Structured object records:
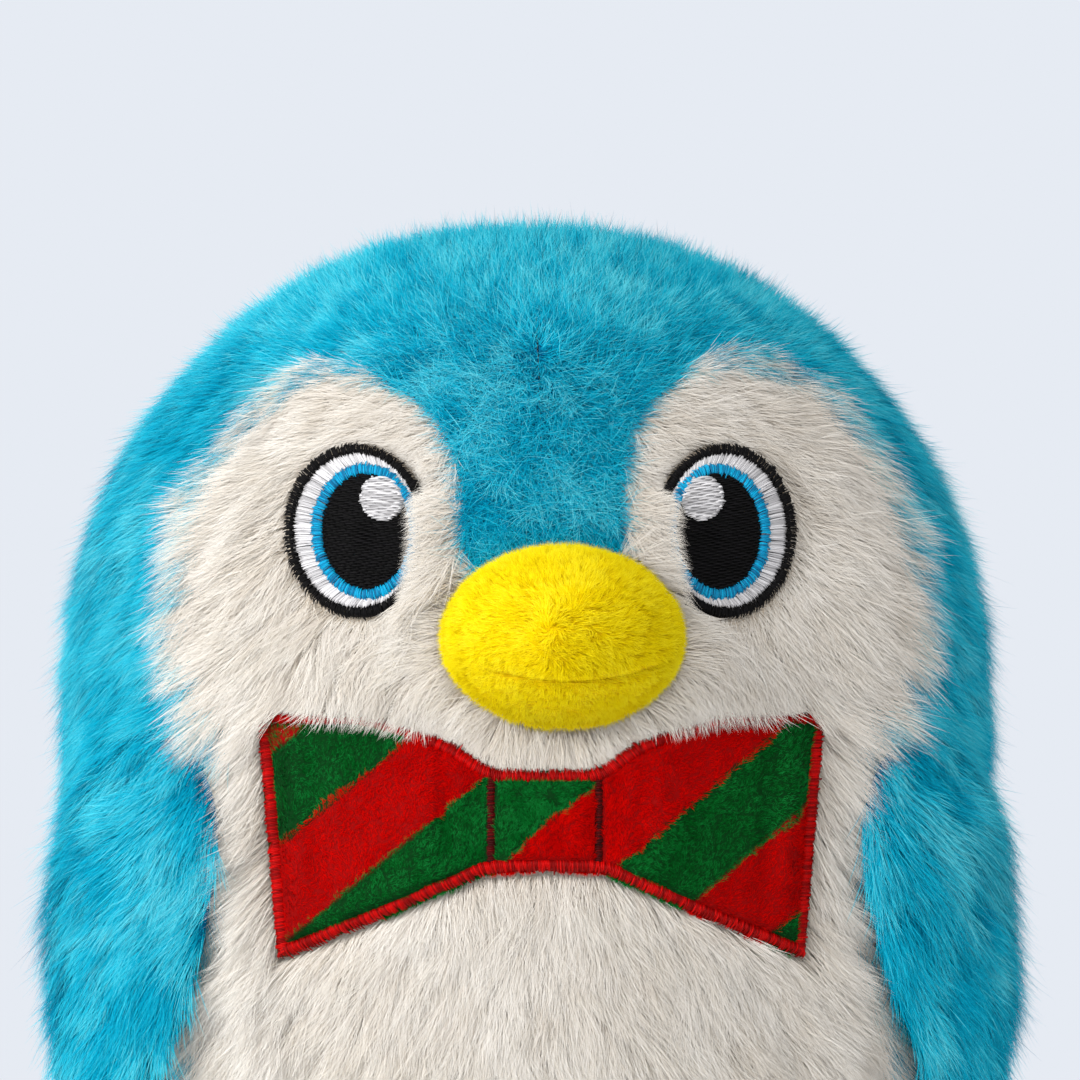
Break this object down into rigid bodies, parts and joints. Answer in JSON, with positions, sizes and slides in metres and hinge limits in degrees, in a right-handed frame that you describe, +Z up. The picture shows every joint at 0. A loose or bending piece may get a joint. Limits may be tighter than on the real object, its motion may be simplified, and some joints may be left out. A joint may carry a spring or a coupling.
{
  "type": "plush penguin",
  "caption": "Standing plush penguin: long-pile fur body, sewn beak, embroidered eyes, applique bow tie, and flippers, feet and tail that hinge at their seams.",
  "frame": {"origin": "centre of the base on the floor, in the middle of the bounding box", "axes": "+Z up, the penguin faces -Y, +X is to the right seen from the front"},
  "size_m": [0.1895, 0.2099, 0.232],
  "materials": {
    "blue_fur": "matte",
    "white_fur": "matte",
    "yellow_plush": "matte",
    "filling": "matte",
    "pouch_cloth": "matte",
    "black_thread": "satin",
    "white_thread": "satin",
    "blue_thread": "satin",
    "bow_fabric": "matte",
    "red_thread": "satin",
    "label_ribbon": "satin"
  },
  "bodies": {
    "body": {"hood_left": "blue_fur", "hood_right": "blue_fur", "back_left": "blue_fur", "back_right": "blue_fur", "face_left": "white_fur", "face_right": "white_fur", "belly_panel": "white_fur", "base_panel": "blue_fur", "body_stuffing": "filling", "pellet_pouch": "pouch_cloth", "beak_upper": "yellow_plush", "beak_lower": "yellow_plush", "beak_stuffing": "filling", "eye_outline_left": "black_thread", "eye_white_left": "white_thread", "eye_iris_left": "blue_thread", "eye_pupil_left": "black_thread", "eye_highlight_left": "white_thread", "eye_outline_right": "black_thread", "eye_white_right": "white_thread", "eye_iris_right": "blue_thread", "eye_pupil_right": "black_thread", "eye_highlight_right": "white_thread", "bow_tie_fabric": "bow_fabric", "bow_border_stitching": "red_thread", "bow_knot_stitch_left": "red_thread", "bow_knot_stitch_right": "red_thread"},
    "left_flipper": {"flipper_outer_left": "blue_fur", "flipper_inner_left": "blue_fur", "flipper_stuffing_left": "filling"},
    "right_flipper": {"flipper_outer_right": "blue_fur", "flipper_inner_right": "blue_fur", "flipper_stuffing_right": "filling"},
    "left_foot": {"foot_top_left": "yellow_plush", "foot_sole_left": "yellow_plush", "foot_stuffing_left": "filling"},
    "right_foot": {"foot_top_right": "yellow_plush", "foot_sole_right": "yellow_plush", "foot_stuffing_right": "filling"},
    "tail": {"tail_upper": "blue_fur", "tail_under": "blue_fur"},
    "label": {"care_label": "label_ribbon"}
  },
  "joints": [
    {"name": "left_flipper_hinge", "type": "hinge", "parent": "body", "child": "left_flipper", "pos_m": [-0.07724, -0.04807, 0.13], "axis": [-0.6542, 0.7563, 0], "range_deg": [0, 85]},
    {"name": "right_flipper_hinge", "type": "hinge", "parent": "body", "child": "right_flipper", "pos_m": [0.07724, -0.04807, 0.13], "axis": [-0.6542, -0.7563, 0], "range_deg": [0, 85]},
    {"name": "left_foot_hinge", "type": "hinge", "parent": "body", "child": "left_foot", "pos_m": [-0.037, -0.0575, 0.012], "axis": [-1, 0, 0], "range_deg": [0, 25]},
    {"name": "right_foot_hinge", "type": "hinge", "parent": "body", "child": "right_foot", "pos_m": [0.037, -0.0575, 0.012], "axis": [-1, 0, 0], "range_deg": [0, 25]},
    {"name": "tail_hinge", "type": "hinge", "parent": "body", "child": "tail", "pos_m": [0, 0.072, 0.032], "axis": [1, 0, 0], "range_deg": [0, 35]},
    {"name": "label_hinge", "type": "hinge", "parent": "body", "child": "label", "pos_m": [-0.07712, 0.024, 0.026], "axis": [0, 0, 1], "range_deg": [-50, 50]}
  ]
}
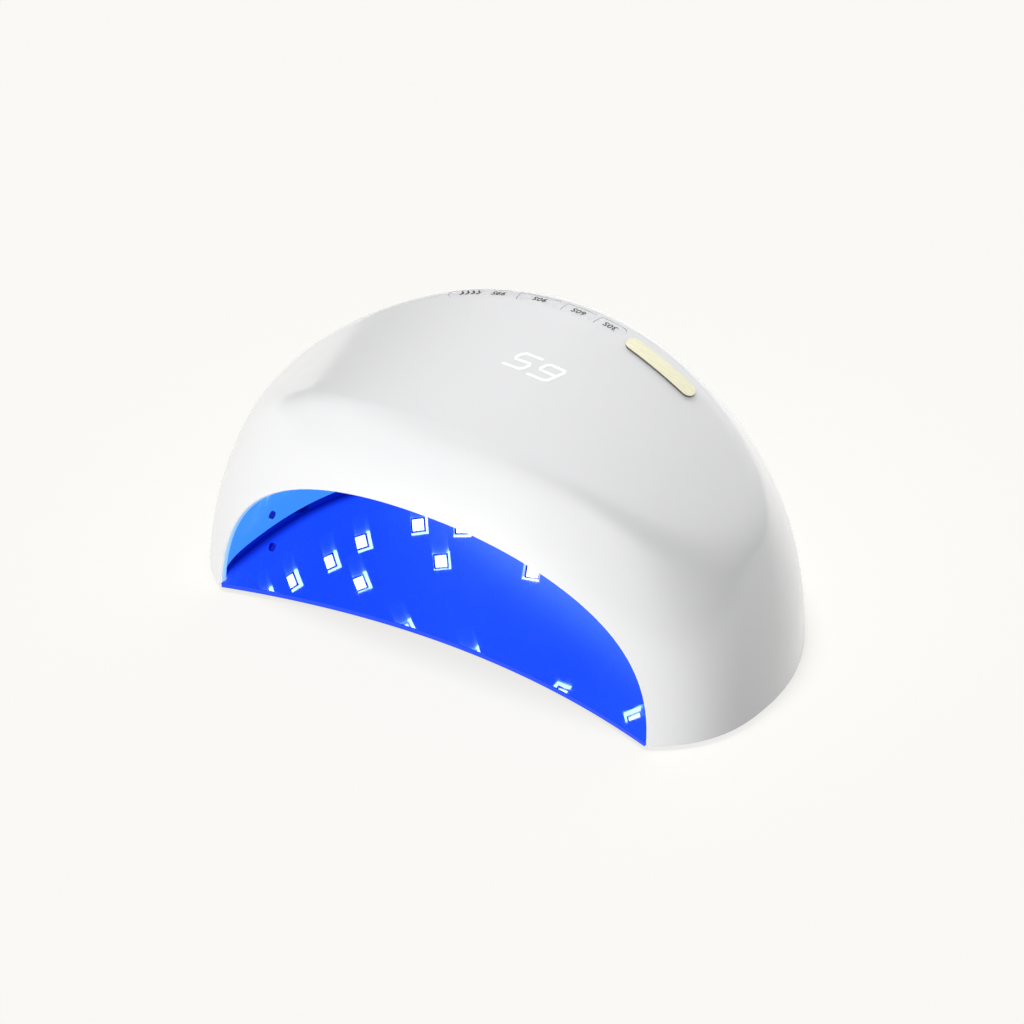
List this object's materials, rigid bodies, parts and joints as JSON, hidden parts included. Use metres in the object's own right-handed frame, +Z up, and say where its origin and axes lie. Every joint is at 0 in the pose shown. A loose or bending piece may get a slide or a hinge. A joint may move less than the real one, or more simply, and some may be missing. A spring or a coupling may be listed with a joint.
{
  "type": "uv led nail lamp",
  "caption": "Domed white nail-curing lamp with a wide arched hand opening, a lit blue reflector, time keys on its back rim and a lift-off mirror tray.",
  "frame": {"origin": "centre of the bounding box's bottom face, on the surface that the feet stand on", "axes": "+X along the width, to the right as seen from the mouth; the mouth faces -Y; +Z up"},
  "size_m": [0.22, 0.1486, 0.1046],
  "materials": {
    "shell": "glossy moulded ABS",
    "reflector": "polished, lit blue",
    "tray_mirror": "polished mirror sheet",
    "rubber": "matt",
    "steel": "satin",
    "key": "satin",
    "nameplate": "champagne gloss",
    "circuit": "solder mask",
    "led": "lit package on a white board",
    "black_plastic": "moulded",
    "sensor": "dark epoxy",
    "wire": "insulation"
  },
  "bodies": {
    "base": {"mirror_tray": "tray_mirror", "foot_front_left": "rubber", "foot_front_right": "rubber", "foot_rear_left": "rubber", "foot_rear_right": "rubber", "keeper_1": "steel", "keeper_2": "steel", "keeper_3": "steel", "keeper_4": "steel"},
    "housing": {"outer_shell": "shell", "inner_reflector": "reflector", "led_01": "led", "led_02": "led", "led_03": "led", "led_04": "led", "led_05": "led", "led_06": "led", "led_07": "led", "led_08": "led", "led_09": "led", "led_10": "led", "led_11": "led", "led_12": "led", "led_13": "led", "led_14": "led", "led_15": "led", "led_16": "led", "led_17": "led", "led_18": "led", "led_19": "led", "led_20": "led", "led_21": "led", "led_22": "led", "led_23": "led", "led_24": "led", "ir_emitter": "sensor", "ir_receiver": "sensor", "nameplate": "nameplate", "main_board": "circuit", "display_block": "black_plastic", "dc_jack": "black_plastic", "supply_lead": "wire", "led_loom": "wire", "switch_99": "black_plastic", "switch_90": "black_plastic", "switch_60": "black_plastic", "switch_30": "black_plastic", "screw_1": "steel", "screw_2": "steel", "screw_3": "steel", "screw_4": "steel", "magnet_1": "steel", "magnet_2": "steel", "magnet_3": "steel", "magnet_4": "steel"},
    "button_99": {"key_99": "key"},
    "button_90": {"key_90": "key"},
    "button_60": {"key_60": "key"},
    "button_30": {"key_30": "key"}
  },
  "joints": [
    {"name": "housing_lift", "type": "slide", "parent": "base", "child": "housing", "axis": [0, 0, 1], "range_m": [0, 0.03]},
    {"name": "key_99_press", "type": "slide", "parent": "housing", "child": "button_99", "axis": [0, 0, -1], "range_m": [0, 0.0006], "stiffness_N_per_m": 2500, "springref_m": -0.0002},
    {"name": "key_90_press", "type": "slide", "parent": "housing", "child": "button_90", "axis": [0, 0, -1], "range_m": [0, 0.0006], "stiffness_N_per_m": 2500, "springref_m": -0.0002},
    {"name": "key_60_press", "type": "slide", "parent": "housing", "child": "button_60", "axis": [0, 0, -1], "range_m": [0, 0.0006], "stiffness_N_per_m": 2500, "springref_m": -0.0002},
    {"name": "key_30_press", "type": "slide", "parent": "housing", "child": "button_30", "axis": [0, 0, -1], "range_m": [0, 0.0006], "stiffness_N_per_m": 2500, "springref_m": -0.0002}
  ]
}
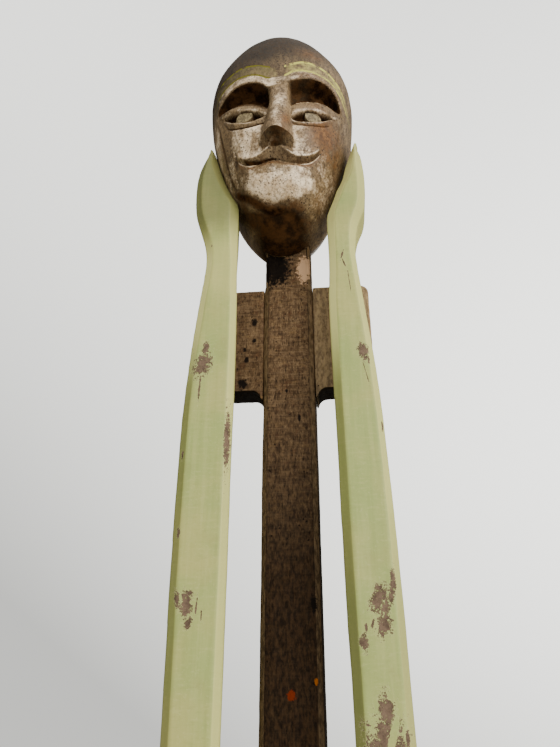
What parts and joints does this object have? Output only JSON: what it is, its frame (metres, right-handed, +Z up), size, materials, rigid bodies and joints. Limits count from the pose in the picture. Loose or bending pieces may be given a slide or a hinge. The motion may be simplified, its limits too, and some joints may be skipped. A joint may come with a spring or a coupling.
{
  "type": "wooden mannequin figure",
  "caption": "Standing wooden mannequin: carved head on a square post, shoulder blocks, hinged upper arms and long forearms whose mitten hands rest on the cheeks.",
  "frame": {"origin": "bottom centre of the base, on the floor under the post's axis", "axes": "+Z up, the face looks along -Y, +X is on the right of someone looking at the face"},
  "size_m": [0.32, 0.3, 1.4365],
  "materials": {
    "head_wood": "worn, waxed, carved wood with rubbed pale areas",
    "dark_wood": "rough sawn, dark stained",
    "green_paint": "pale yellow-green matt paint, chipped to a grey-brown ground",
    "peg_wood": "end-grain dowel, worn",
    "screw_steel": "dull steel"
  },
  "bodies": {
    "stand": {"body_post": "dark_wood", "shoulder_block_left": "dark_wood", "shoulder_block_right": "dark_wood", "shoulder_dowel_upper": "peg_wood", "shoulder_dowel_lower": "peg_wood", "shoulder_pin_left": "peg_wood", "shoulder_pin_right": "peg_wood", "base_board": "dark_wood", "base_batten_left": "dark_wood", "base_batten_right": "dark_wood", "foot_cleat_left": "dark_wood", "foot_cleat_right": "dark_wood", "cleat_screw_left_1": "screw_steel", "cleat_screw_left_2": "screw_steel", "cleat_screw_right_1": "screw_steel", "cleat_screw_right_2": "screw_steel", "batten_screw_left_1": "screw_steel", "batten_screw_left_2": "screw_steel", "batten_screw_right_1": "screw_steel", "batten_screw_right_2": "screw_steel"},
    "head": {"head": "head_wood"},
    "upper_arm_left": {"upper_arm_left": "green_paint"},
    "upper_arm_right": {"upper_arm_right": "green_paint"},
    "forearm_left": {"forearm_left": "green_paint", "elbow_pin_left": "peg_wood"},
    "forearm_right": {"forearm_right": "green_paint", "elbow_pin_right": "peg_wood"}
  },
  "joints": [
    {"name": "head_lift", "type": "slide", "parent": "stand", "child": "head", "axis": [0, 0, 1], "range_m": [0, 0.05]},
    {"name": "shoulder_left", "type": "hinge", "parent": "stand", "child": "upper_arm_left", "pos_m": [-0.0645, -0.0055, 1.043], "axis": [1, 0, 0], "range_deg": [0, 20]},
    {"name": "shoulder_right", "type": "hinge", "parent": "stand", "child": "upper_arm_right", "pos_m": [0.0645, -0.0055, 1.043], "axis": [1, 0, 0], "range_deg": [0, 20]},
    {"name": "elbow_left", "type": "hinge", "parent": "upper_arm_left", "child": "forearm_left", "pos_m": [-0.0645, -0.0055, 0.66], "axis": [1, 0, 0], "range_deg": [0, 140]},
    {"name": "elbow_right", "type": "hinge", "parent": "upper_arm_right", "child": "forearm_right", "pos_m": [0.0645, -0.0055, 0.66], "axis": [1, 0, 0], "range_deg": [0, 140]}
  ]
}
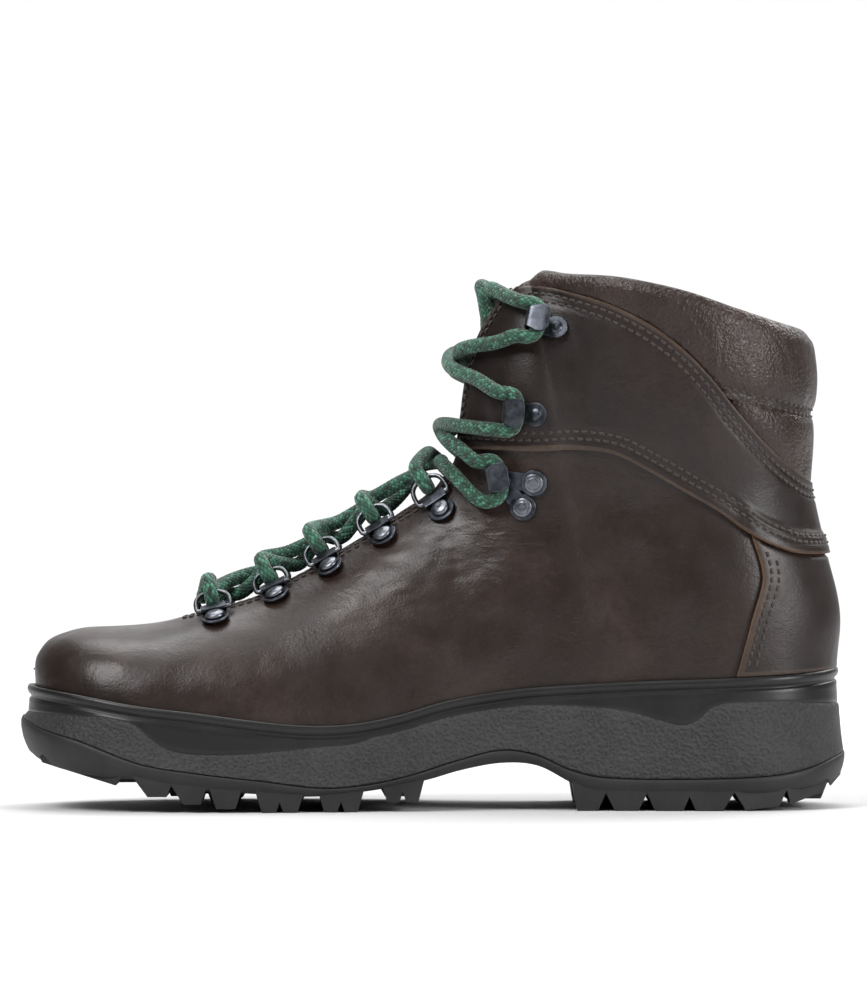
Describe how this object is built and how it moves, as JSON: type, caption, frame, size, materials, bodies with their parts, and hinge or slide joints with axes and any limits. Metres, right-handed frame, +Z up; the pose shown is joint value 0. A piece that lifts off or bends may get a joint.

Request:
Only the number is wanted: how many lines of the data contain the word "origin"?

Output below:
4